**Requirement**.
Please return the full listing below without altering anything.

**Recorded data**.
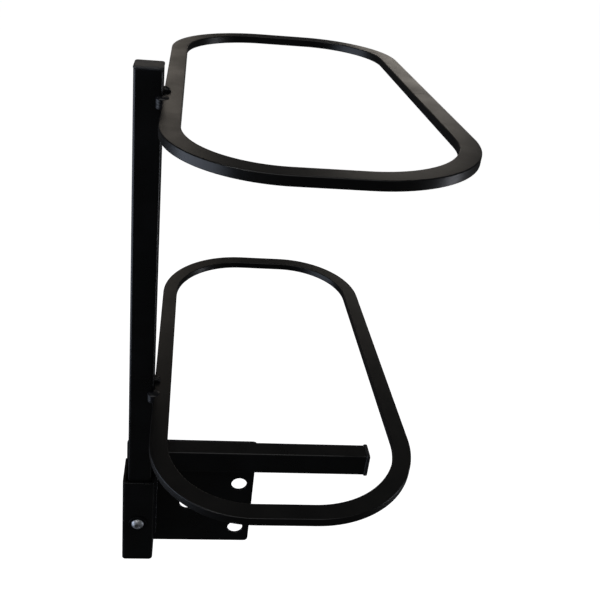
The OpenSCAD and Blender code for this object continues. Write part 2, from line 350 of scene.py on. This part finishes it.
def end_plug(name, node, tube, turned, wall, material):
    """Plug for a rectangular tube: a softly domed head with round edges, and a hollow shank inside the tube.
    turned is the rotation that takes an upward-facing plug to this one."""
    low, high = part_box(node)
    tube_low, tube_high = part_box(tube)
    out = turned @ UP
    size = Vector(map(abs, turned.inverted() @ (high - low)))
    tube_size = Vector(map(abs, turned.inverted() @ (tube_high - tube_low)))
    tube_end = (tube_low + tube_high) / 2 + out * tube_size.z / 2
    head_h = ((high if sum(out) > 0 else low) - tube_end).dot(out)
    crown = CROWN_SHARE * head_h
    head = rounded_outline(size.x, size.y, TUBE_R, 6)
    ring = pull(head, head.edges[:], Matrix.Translation((0, 0, head_h - crown)))
    bmesh.ops.contextual_create(head, geom=ring)
    round_edges(head, sharp_edges(head, 60), min(PLUG_EDGE_R, 0.42 * head_h), 5)
    top = max(head.faces, key=lambda f: f.calc_center_median().z)
    ring = top.edges[:]
    bmesh.ops.delete(head, geom=[top], context="FACES_ONLY")
    for share, rise in ((0.85, 0.5), (0.6, 0.35), (0.3, 0.15)):
        ring = pull(head, ring, widened(share, rise * crown))
    bmesh.ops.contextual_create(head, geom=ring)
    gap = 2 * (wall + PLUG_GAP)
    shank = rounded_outline(tube_size.x - gap, tube_size.y - gap, SHANK_CORNER_R, 3)
    bmesh.ops.translate(shank, verts=shank.verts[:], vec=(0, 0, 0.5 * MM))
    ring = shank.edges[:]
    for share, rise in ((1, -15.5), (0.96, -1), (0.8, 0), (0.98, 15)):
        ring = pull(shank, ring, widened(share, rise * MM))
    bmesh.ops.contextual_create(shank, geom=ring)
    join(head, shank)
    bmesh.ops.transform(head, matrix=Matrix.Translation(tube_end) @ turned.to_4x4(), verts=head.verts[:])
    return piece(name, head, material, [node])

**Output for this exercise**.
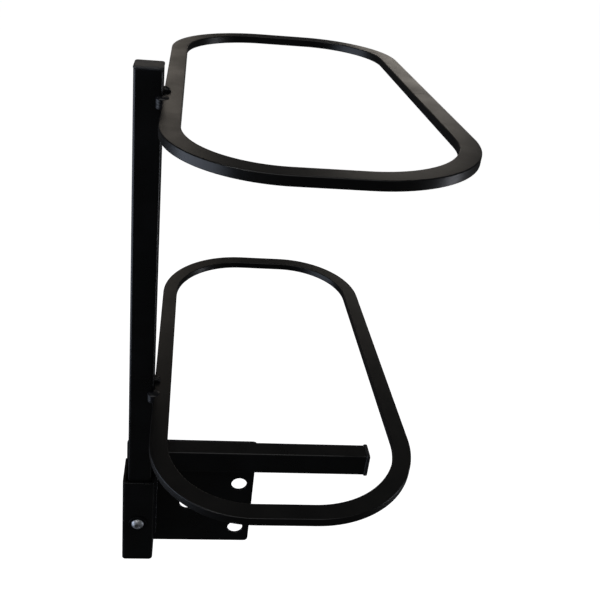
The OpenSCAD and Blender code for this object continues. Write part 2, from line 350 of scene.py on. This part finishes it.
def end_plug(name, node, tube, turned, wall, material):
    """Plug for a rectangular tube: a softly domed head with round edges, and a hollow shank inside the tube.
    turned is the rotation that takes an upward-facing plug to this one."""
    low, high = part_box(node)
    tube_low, tube_high = part_box(tube)
    out = turned @ UP
    size = Vector(map(abs, turned.inverted() @ (high - low)))
    tube_size = Vector(map(abs, turned.inverted() @ (tube_high - tube_low)))
    tube_end = (tube_low + tube_high) / 2 + out * tube_size.z / 2
    head_h = ((high if sum(out) > 0 else low) - tube_end).dot(out)
    crown = CROWN_SHARE * head_h
    head = rounded_outline(size.x, size.y, TUBE_R, 6)
    ring = pull(head, head.edges[:], Matrix.Translation((0, 0, head_h - crown)))
    bmesh.ops.contextual_create(head, geom=ring)
    round_edges(head, sharp_edges(head, 60), min(PLUG_EDGE_R, 0.42 * head_h), 5)
    top = max(head.faces, key=lambda f: f.calc_center_median().z)
    ring = top.edges[:]
    bmesh.ops.delete(head, geom=[top], context="FACES_ONLY")
    for share, rise in ((0.85, 0.5), (0.6, 0.35), (0.3, 0.15)):
        ring = pull(head, ring, widened(share, rise * crown))
    bmesh.ops.contextual_create(head, geom=ring)
    gap = 2 * (wall + PLUG_GAP)
    shank = rounded_outline(tube_size.x - gap, tube_size.y - gap, SHANK_CORNER_R, 3)
    bmesh.ops.translate(shank, verts=shank.verts[:], vec=(0, 0, 0.5 * MM))
    ring = shank.edges[:]
    for share, rise in ((1, -15.5), (0.96, -1), (0.8, 0), (0.98, 15)):
        ring = pull(shank, ring, widened(share, rise * MM))
    bmesh.ops.contextual_create(shank, geom=ring)
    join(head, shank)
    bmesh.ops.transform(head, matrix=Matrix.Translation(tube_end) @ turned.to_4x4(), verts=head.verts[:])
    return piece(name, head, material, [node])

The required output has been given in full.